Although during this ‘mature’ part of their life one and the same processes in the their cores are taking place, the stars differ in temperature (color), size, mass, brightness, age.

The larger a star is, the hotter and brighter it is. The hot stars are blue in color. The smaller stars are a little bit brighter, cooler and red in color.

As a whole the more massive a star is, the shorter life it has although the stars live billion of years.

Here is the place to pay more attention to the Hertzsprung-Russell diagram (abbreviated as H- R diagram). This is a scatter plot which gives the relationship between fundamental parameters of stars.
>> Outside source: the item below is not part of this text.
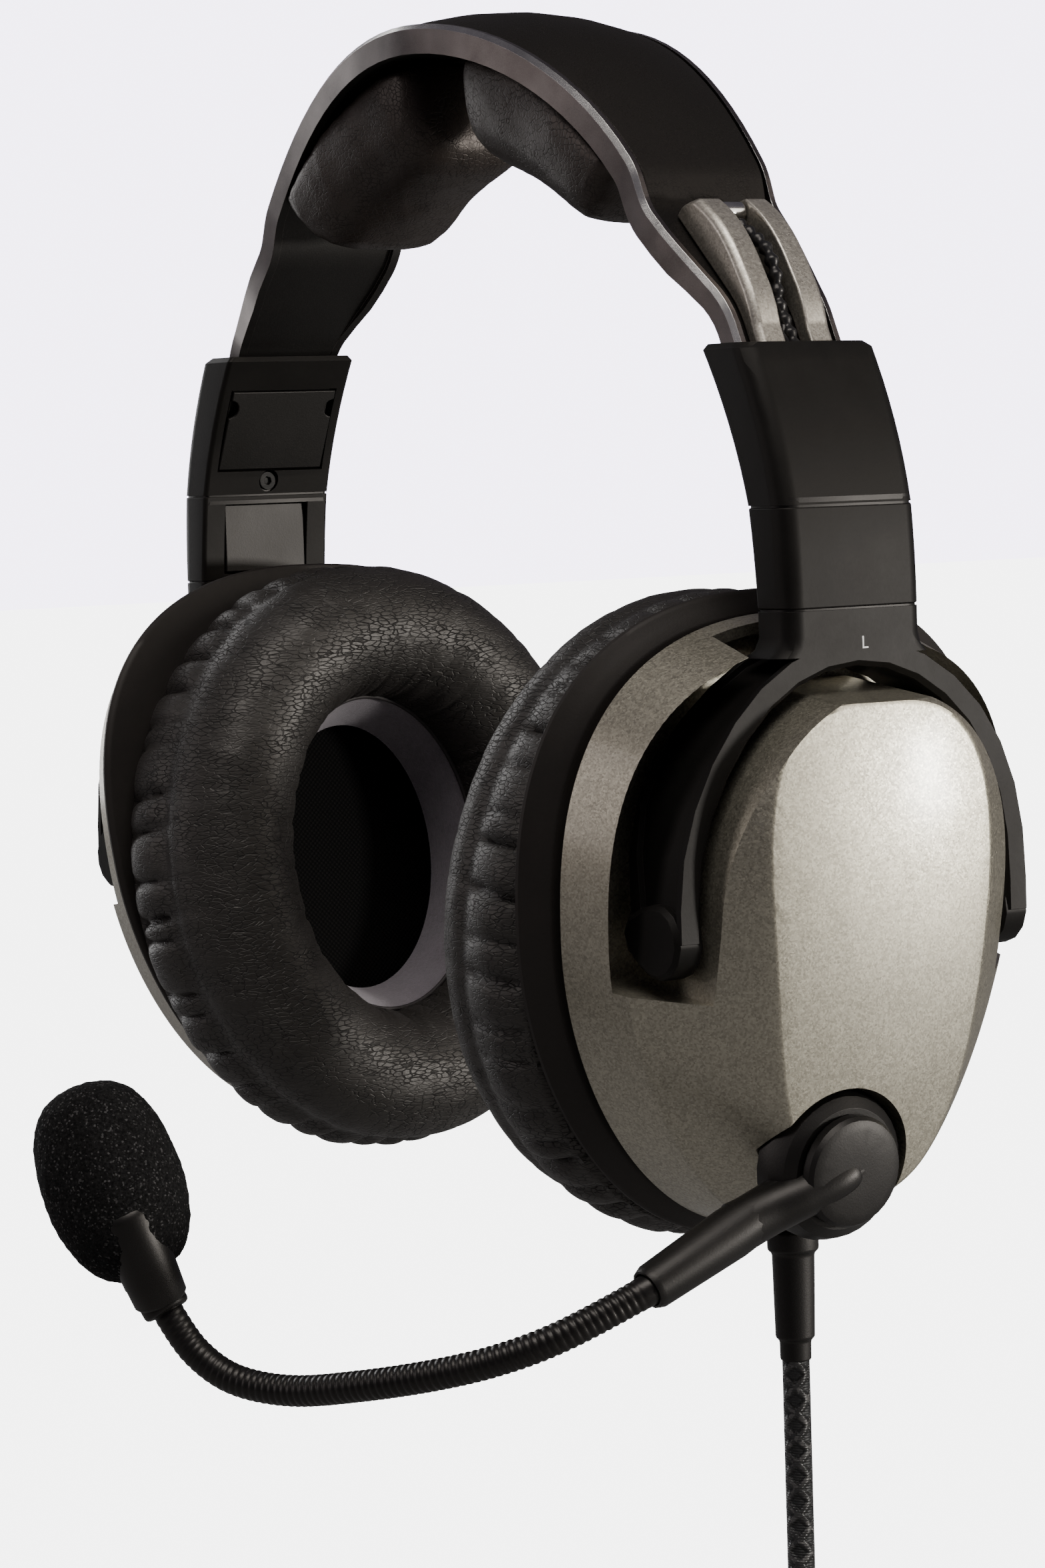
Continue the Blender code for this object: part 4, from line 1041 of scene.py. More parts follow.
# ------------------------------------------------------------------ camera, light and floor
@dataclass
class Studio:
    """Camera, soft light and floor. Angles in degrees, lengths in metres."""

    turn: float = 56.0
    rise: float = 4.3
    roll: float = -1.8
    distance: float = 0.7316
    aim: Point = (0.0, 0.0, -0.1215)
    lens: float = 100.18
    floor_gap: float = 0.004
    floor_half: float = 9.0
    floor_glow: float = 7.0
    floor_share: float = 0.8

    def directions(self) -> tuple[Vector, Vector, Vector]:
        """Back, right and up of the camera."""
        a, e, r = (math.radians(x) for x in (self.turn, self.rise, self.roll))
        back = Vector((math.sin(a) * math.cos(e), -math.cos(a) * math.cos(e), math.sin(e)))
        level = Vector((math.cos(a), math.sin(a), 0.0))
        plumb = back.cross(level)
        right = level * math.cos(r) + plumb * math.sin(r)
        up = plumb * math.cos(r) - level * math.sin(r)
        return back, right, up

    def camera(self) -> None:
        """Make the camera."""
        back, right, up = self.directions()
        data = bpy.data.cameras.new("studio_camera")
        data.lens = self.lens
        data.sensor_width = 36.0
        data.clip_start, data.clip_end = 0.01, 60.0
        camera = bpy.data.objects.new("studio_camera", data)
        bpy.context.scene.collection.objects.link(camera)
        turn = Matrix((right, up, back)).transposed().to_4x4()
        camera.matrix_world = Matrix.Translation(Vector(self.aim) + back * self.distance) @ turn
        bpy.context.scene.camera = camera

    def lamp(self, name: str, way: Vector, distance: float, size: Point, watts: float,
             tint: Point = (1.0, 1.0, 1.0)) -> None:
        """Add one soft box that faces the headset.

        Args:
            name: the lamp's name.
            way: direction from the headset to the lamp.
            distance: how far off it stands.
            size: its width and height.
            watts: its power.
            tint: its colour.
        """
        data = bpy.data.lights.new(name, "AREA")
        data.shape = "RECTANGLE"
        data.size, data.size_y = size
        data.energy = watts
        data.color = tint
        lamp = bpy.data.objects.new(name, data)
        bpy.context.scene.collection.objects.link(lamp)
        lamp.location = Vector(self.aim) + way.normalized() * distance
        lamp.rotation_mode = "QUATERNION"
        lamp.rotation_quaternion = way.to_track_quat("Z", "Y")

    def light(self) -> None:
        """Hang the soft boxes and set the sky."""
        back, right, _ = self.directions()
        top = Vector((0.0, 0.0, 1.0))
        self.lamp("key_box", Vector((0.758, 0.652, -0.02)), 1.25, (0.11, 0.13), 12.0, (1.0, 0.98, 0.94))
        self.lamp("wide_box", Vector((0.70, 0.60, 0.30)), 1.5, (0.7, 0.7), 5.2, (1.0, 0.94, 0.84))
        self.lamp("left_box", back * 0.10 - right * 1.0 + top * 0.25, 1.5, (0.4, 0.9), 3.4, (1.0, 0.93, 0.92))
        self.lamp("top_box", top + back * 0.55, 1.25, (0.9, 0.5), 13.0, (1.0, 0.97, 0.93))
        self.lamp("rim_box", top * 0.35 - back * 0.9 - right * 0.7, 1.7, (0.6, 1.2), 9.0)
        world = bpy.data.worlds.new("pale_sky")
        bpy.context.scene.world = world
        world.use_nodes = True
        tree = world.node_tree
        sky = tree.nodes["Background"]
        sky.inputs["Color"].default_value = (0.88, 0.82, 1.0, 1.0)
        path = tree.nodes.new("ShaderNodeLightPath")
        amount = tree.nodes.new("ShaderNodeMapRange")
        amount.inputs["To Min"].default_value = 0.11
        amount.inputs["To Max"].default_value = 6.0
        tree.links.new(path.outputs["Is Camera Ray"], amount.inputs["Value"])
        tree.links.new(amount.outputs[0], sky.inputs["Strength"])

    def floor(self) -> None:
        """Lay the floor under the plug's lowest point."""
        z = CAD_BOX[0].z - self.floor_gap
        half = self.floor_half
        work = bmesh.new()
        corners = ((-half, -half), (half, -half), (half, half), (-half, half))
        work.faces.new([work.verts.new((x, y, z)) for x, y in corners])
        floor = mesh_piece("studio_floor", work)
        w = Wiring("pale_floor")
        tone = w.noise(w.place(), 400.0, 2.0)
        colour = w.blend(tone, (0.30, 0.30, 0.30), (0.32, 0.32, 0.32))
        paper = w.surface(Base_Color=colour, Roughness=0.9)
        self.brighten(paper)
        floor.data.materials.append(paper)

    def brighten(self, paper: bpy.types.Material) -> None:
        """Let the paper floor look bright without lighting the headset from below.

        Args:
            paper: the floor's material.
        """
        tree = paper.node_tree
        path = tree.nodes.new("ShaderNodeLightPath")
        glow = tree.nodes.new("ShaderNodeEmission")
        glow.inputs["Strength"].default_value = self.floor_glow
        mix = tree.nodes.new("ShaderNodeMixShader")
        last = next(n for n in tree.nodes if n.type == "OUTPUT_MATERIAL")
        lit = last.inputs["Surface"].links[0].from_socket
        share = tree.nodes.new("ShaderNodeMath")
        share.operation = "MULTIPLY"
        share.inputs[1].default_value = self.floor_share
        tree.links.new(path.outputs["Is Camera Ray"], share.inputs[0])
        tree.links.new(share.outputs[0], mix.inputs[0])
        tree.links.new(lit, mix.inputs[1])
        tree.links.new(glow.outputs[0], mix.inputs[2])
        tree.links.new(mix.outputs[0], last.inputs["Surface"])

    def build(self) -> None:
        """Make everything in the studio."""
        self.camera()
        self.light()
        self.floor()
        LOG.info("studio ready")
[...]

At the beginning of 20th century two astronomers, the Dane Ejnar Hertzsprung and the American Henry Norris Russell, independantly established that the stars are arranged in a certain way on a diagram which connects the spectral class of the stars and their absolute apparent magnitudes. As the spectral class is associated with the color and the surface temperature of the star, and the absolute magnitude with the luminosity, then the X-R diagram is often presented also as a color-magnitude diagram or temperature-luminosity diagram.

On these diagrams the stars are not scattered uniformly but occupy certain sequences. There is a Main sequence which begins with high luminosity and high temperature stars, crosses the diagram diagonally and ends with low luminosity and lowest temperatures stars. Almost 90% of the stars occupy that sequence. Our Sun is placed also on the Main sequence. It is a spectral class G2 star.

Above the Main sequence there is a region where the red giants are concentrated and even higher are the stars with higher luminosity called supergiants. Below the Main sequence is the area of the white dwarfs.

Astronomers find out that the H-R diagram has a deep meaning. It is not just a relationship between some parameters but an evolutionary relationship. During its evolution the star changes its temperature and luminosity and moves on the diagram. If we know the place of a star on the diagram and its mass in a given moment we can predict its evolution, i.e. what phases of its evolution it will go through and how it will end its life.